*Your objective*.
Find the line containing "itself: one pressing" and copy it exactly, along with every line after it up to and including the line containing "cad_parts[node].hide_render = cad_parts[node].hide_viewport". Copy nothing else.

---+---

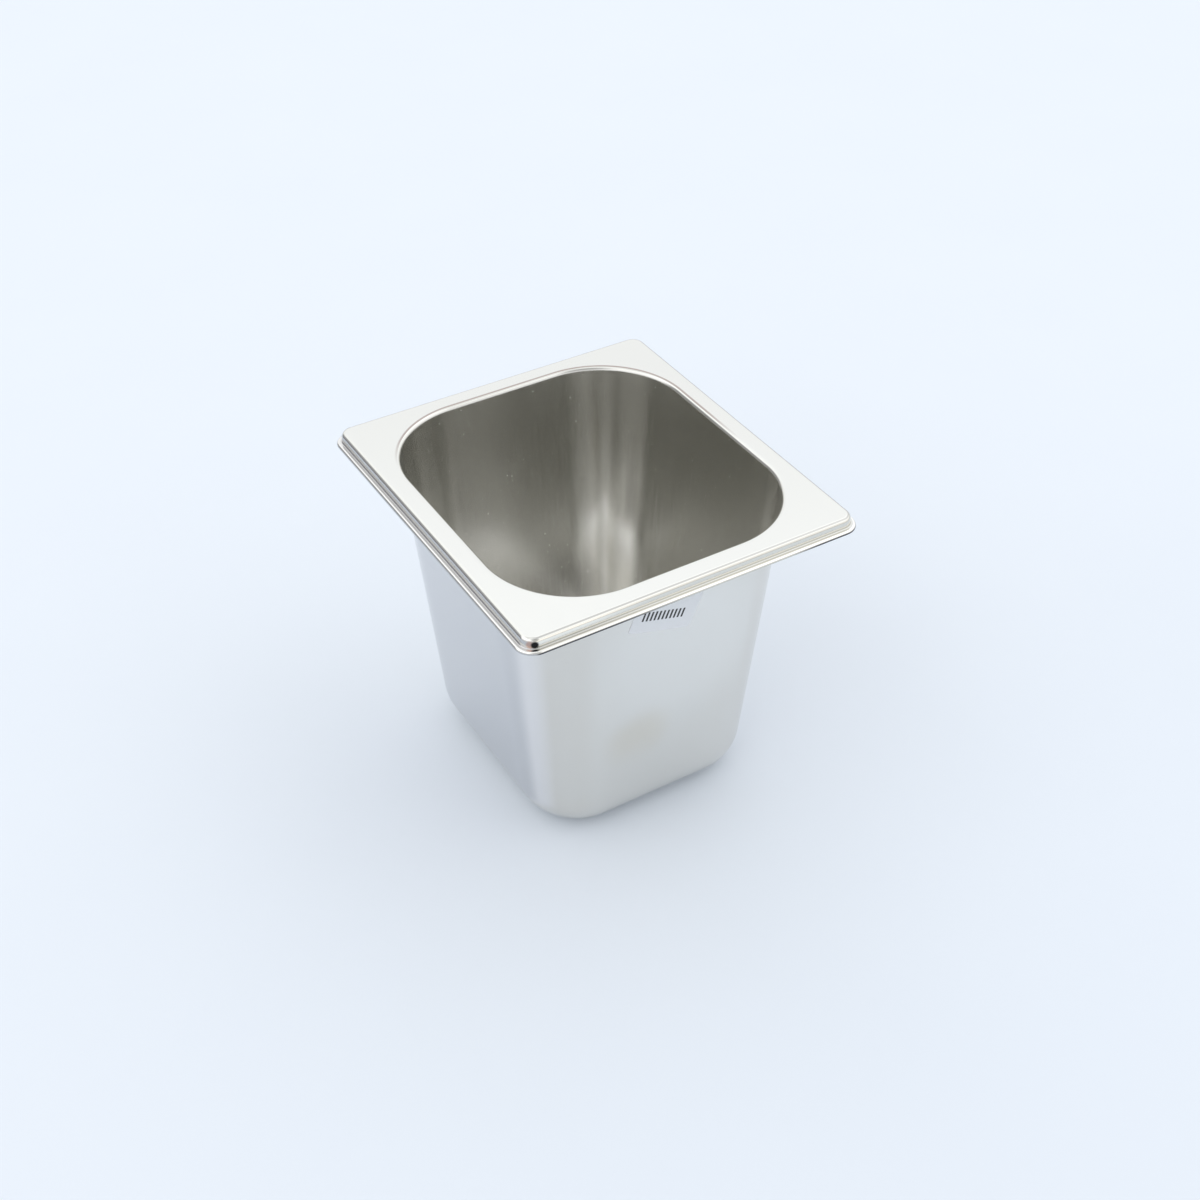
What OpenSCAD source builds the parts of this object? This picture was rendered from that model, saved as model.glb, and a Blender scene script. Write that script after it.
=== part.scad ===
// Deli food pan: a one-sixth size gastronorm pan, drawn from one sheet of stainless steel.
// A flat flange runs round a large-radius mouth and steps down to a narrow ledge with a
// turned-down lip. The walls lean in towards a small flat base, so that pans stack.
// A paper label is stuck on the front wall, just under the rim.
// Origin: centre of the underside of the base, +Z up, the front wall (with the label) faces -Y.
// All lengths are in millimetres and all angles in degrees.

/* [Rim] */
// Width of the rim across its outer edge, from side to side
rim_w = 162; // [150:1:200]
// Length of the rim across its outer edge, from front to back
rim_l = 176; // [160:1:330]
// Corner radius of the rim's outer edge
rim_corner_r = 8.4; // [6:0.2:14]
// Width of the flat flange, from the bend at the mouth to the bend at the step
flange_w = 6.7; // [4:0.1:12]
// Drop from the top of the flange to the top of the ledge round it
step_drop = 4.5; // [3:0.1:10]
// Width of the ledge, from the step's outer face to the rim's outer edge
ledge_w = 2.4; // [2:0.1:5]
// Inside radius of the bend at the top of the step
step_bend_r = 1.3; // [0.5:0.1:2]
// Radius of the crease at the foot of the step, on its upper face
crease_r = 0.5; // [0.2:0.1:0.8]
// Inside radius of the bend at the lip
lip_bend_r = 0.3; // [0.1:0.05:0.6]
// Straight part of the lip, below its bend
lip_edge = 0.2; // [0.2:0.1:4]

/* [Body] */
// Overall height, from the underside of the base to the top of the flange
pan_h = 150; // [65:1:200]
// Thickness of the steel sheet
sheet = 0.8; // [0.5:0.1:1]
// Corner radius of the mouth, where the flange starts to bend down
mouth_corner_r = 42.4; // [38:0.1:60]
// Radius of the bend from the flange's top to the walls' inner face
mouth_bend_r = 1.8; // [1.2:0.1:8]
// Angle by which the walls lean in towards the base
draft = 5.6; // [1:0.1:7]
// Outside radius of the bend from the walls to the base
base_bend_r = 20; // [5:0.5:26]

/* [Label] */
// Width of the label, along its lines
label_w = 32; // [20:1:40]
// Height of the label
label_h = 20; // [12:1:26]
// Thickness of the label
label_thick = 0.15; // [0.1:0.05:0.4]
// Corner radius of the label
label_corner_r = 1.5; // [0.5:0.1:4]
// Distance of the label's middle from the middle of the wall, positive to the right
label_x = -7.3; // [-10:0.1:10]
// Distance of the label's middle below the flange's top, along the wall
label_drop = 22.8; // [22:0.1:90]
// Angle by which the label was stuck on askew, clockwise as its reader sees it
label_tilt = 17; // [-20:1:20]

/* [Hidden] */
$fn = 128;

quarter = 90;
straight = 180;
// How far the carried sections reach into the flange and the middle of the base reaches into them
lap = 1;

// Rim: its section is drawn from the centre of the rim's corners
step_bend_out_r = step_bend_r + sheet;
lip_bend_out_r = lip_bend_r + sheet;
rim_edge_w = ledge_w + step_bend_out_r;
flat_edge_r = rim_corner_r - rim_edge_w;
rim_centres = [rim_w, rim_l] - 2 * rim_corner_r * [1, 1];
flat_size = [rim_w, rim_l] - 2 * rim_edge_w * [1, 1];
ledge_z = pan_h - step_drop;
step_face_r = flat_edge_r + step_bend_out_r;
crease_c = [step_face_r + crease_r, ledge_z + crease_r];
lip_bend_c = [rim_corner_r - lip_bend_out_r, ledge_z - lip_bend_out_r];
lip_bottom_z = lip_bend_c.y - lip_edge;

// Body: its section is drawn from the centre of the mouth's corners
mouth_size = flat_size - 2 * flange_w * [1, 1];
mouth_centres = mouth_size - 2 * mouth_corner_r * [1, 1];
wall_out = [cos(draft), -sin(draft)];
mouth_bend_c = [mouth_corner_r, pan_h - mouth_bend_r];
wall_top = mouth_bend_c - (mouth_bend_r - sheet) * wall_out;
wall_foot_z = base_bend_r * (1 - sin(draft));
wall_foot_r = wall_top.x - (wall_top.y - wall_foot_z) * tan(draft);
base_bend_c = [wall_foot_r - base_bend_r * cos(draft), base_bend_r];
// Distance of the outer wall face from the mouth's corner centre, carried on up to the flange's top
wall_reach = wall_top.x + (pan_h - wall_top.y) * tan(draft);

// Kite that covers the angles from a0 to a1 out past radius r
module wedge(r, a0, a1) {
    mid = (a0 + a1) / 2;
    reach = 2 * r;
    polygon([
        [0, 0],
        reach * [cos(a0), sin(a0)],
        reach * [cos(mid), sin(mid)],
        reach * [cos(a1), sin(a1)]
    ]);
}

// Section of the sheet where it bends, round an inside radius, from angle a0 to angle a1
module bend(inside_r, a0, a1) {
    intersection() {
        difference() {
            circle(r = inside_r + sheet);
            circle(r = inside_r);
        }
        wedge(inside_r + sheet, a0, a1);
    }
}

// Carries a section round a rounded rectangle. The section's X is its distance from the
// corner centres, which stand at the corners of a rectangle of size centres.
module carry_round(centres) {
    for (side = [0:3]) {
        span = side % 2 == 0 ? centres : [centres.y, centres.x];
        rotate([0, 0, quarter * side]) translate([span.x / 2, span.y / 2, 0]) {
            rotate_extrude(angle = quarter) children();
            rotate([quarter, 0, 0]) linear_extrude(height = span.y) children();
        }
    }
}

// Rectangle with rounded corners, centred
module rounded_rectangle(size, r) {
    square([size.x, size.y - 2 * r], center = true);
    square([size.x - 2 * r, size.y], center = true);
    for (x = [-1, 1], y = [-1, 1]) {
        translate([x * (size.x / 2 - r), y * (size.y / 2 - r)]) circle(r = r);
    }
}

// Section from the flange over the mouth's bend, down the wall and into the base
module body_section() {
    translate([mouth_corner_r, pan_h - sheet]) square([lap, sheet]);
    translate(mouth_bend_c) bend(mouth_bend_r - sheet, quarter, straight - draft);
    polygon([
        wall_top,
        wall_top - sheet * wall_out,
        base_bend_c + (base_bend_r - sheet) * wall_out,
        base_bend_c + base_bend_r * wall_out
    ]);
    translate(base_bend_c) bend(base_bend_r - sheet, -quarter, -draft);
    square([base_bend_c.x, sheet]);
}

// Section from the flange down the step, over the ledge and round the lip
module rim_section() {
    translate([flat_edge_r - lap, pan_h - sheet]) square([lap, sheet]);
    translate([flat_edge_r, pan_h - step_bend_out_r]) bend(step_bend_r, 0, quarter);
    translate([step_face_r - sheet, crease_c.y])
        square([sheet, pan_h - step_bend_out_r - crease_c.y]);
    translate(crease_c) bend(crease_r, straight, straight + quarter);
    translate([crease_c.x, ledge_z - sheet]) square([lip_bend_c.x - crease_c.x, sheet]);
    translate(lip_bend_c) bend(lip_bend_r, 0, quarter);
    translate([rim_corner_r - sheet, lip_bottom_z]) square([sheet, lip_edge]);
}

// Flat flange between the mouth's bend and the bend at the step
module flange() {
    translate([0, 0, pan_h - sheet]) linear_extrude(height = sheet) difference() {
        rounded_rectangle(flat_size, flat_edge_r);
        rounded_rectangle(mouth_size, mouth_corner_r);
    }
}

// Middle of the base, inside the corner centres
module base_middle() {
    translate([-mouth_centres.x / 2 - lap, -mouth_centres.y / 2 - lap, 0])
        cube([mouth_centres.x + 2 * lap, mouth_centres.y + 2 * lap, sheet]);
}

// The pan itself: one pressing
module pan() {
    color("silver") {
        carry_round(mouth_centres) body_section();
        base_middle();
        flange();
        carry_round(rim_centres) rim_section();
    }
}

// Stuck-on label, flat against the leaning front wall
module label() {
    color("whitesmoke")
        translate([label_x, -mouth_centres.y / 2 - wall_reach, pan_h])
            rotate([quarter + draft, 0, 0])
                translate([0, -label_drop, 0])
                    rotate([0, 0, -label_tilt])
                        linear_extrude(height = label_thick)
                            rounded_rectangle([label_w, label_h], label_corner_r);
}

pan();
label();
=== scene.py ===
import math

import bpy
import numpy as np
from mathutils import Matrix, Vector


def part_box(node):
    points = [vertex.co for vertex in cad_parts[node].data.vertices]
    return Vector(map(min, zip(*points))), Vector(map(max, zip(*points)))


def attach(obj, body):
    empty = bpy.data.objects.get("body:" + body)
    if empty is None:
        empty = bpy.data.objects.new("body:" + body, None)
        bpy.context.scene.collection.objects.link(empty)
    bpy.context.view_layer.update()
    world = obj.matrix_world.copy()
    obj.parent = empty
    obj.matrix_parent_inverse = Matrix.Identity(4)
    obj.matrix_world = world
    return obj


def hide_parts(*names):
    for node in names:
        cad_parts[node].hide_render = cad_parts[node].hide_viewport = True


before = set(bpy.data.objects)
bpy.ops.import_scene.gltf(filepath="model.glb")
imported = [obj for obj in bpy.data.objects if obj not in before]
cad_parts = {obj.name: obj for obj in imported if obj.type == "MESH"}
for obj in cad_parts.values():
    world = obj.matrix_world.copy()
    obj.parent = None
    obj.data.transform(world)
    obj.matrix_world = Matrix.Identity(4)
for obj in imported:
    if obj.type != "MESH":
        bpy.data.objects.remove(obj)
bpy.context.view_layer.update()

MM = 0.001

# Section of the sheet, as the solid has it
SHEET = 0.8 * MM
FLANGE_W = 6.7 * MM
STEP_DROP = 4.5 * MM
LEDGE_W = 2.4 * MM
RIM_CORNER_R = 8.4 * MM
STEP_BEND_R = 1.3 * MM
CREASE_R = 0.5 * MM
LIP_BEND_R = 0.3 * MM
LIP_EDGE = 0.2 * MM
MOUTH_CORNER_R = 42.4 * MM
MOUTH_BEND_R = 1.8 * MM
DRAFT = math.radians(5.6)
BASE_BEND_R = 20.0 * MM
# Rounding left by the shears on the two edges of the lip
SHEARED_R = 0.1 * MM

# Rings of the mesh across the stretches that its inner and outer face share
BASE_STEPS = 12
BASE_BEND_STEPS = 28
WALL_STEPS = 40
FLANGE_STEPS = 6

# The label was stuck on askew, clockwise as its reader sees it
LABEL_TILT = math.radians(17)
LABEL_THICK = 0.15 * MM

# Print on the label, measured from the label's middle
BAR_COUNT = 11
BAR_W = 0.95 * MM
BAR_CUT = 0.12 * MM
BARS_LEFT = -10.9 * MM
BARS_RIGHT = 9.3 * MM
BARS_BOTTOM = -4.0 * MM
BARS_TOP = 0.7 * MM
INK_RAISED = 0.02 * MM
INK_SUNK = 0.02 * MM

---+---

*Result for this task*.
// The pan itself: one pressing
module pan() {
    color("silver") {
        carry_round(mouth_centres) body_section();
        base_middle();
        flange();
        carry_round(rim_centres) rim_section();
    }
}

// Stuck-on label, flat against the leaning front wall
module label() {
    color("whitesmoke")
        translate([label_x, -mouth_centres.y / 2 - wall_reach, pan_h])
            rotate([quarter + draft, 0, 0])
                translate([0, -label_drop, 0])
                    rotate([0, 0, -label_tilt])
                        linear_extrude(height = label_thick)
                            rounded_rectangle([label_w, label_h], label_corner_r);
}

pan();
label();
=== scene.py ===
import math

import bpy
import numpy as np
from mathutils import Matrix, Vector


def part_box(node):
    points = [vertex.co for vertex in cad_parts[node].data.vertices]
    return Vector(map(min, zip(*points))), Vector(map(max, zip(*points)))


def attach(obj, body):
    empty = bpy.data.objects.get("body:" + body)
    if empty is None:
        empty = bpy.data.objects.new("body:" + body, None)
        bpy.context.scene.collection.objects.link(empty)
    bpy.context.view_layer.update()
    world = obj.matrix_world.copy()
    obj.parent = empty
    obj.matrix_parent_inverse = Matrix.Identity(4)
    obj.matrix_world = world
    return obj


def hide_parts(*names):
    for node in names:
        cad_parts[node].hide_render = cad_parts[node].hide_viewport = True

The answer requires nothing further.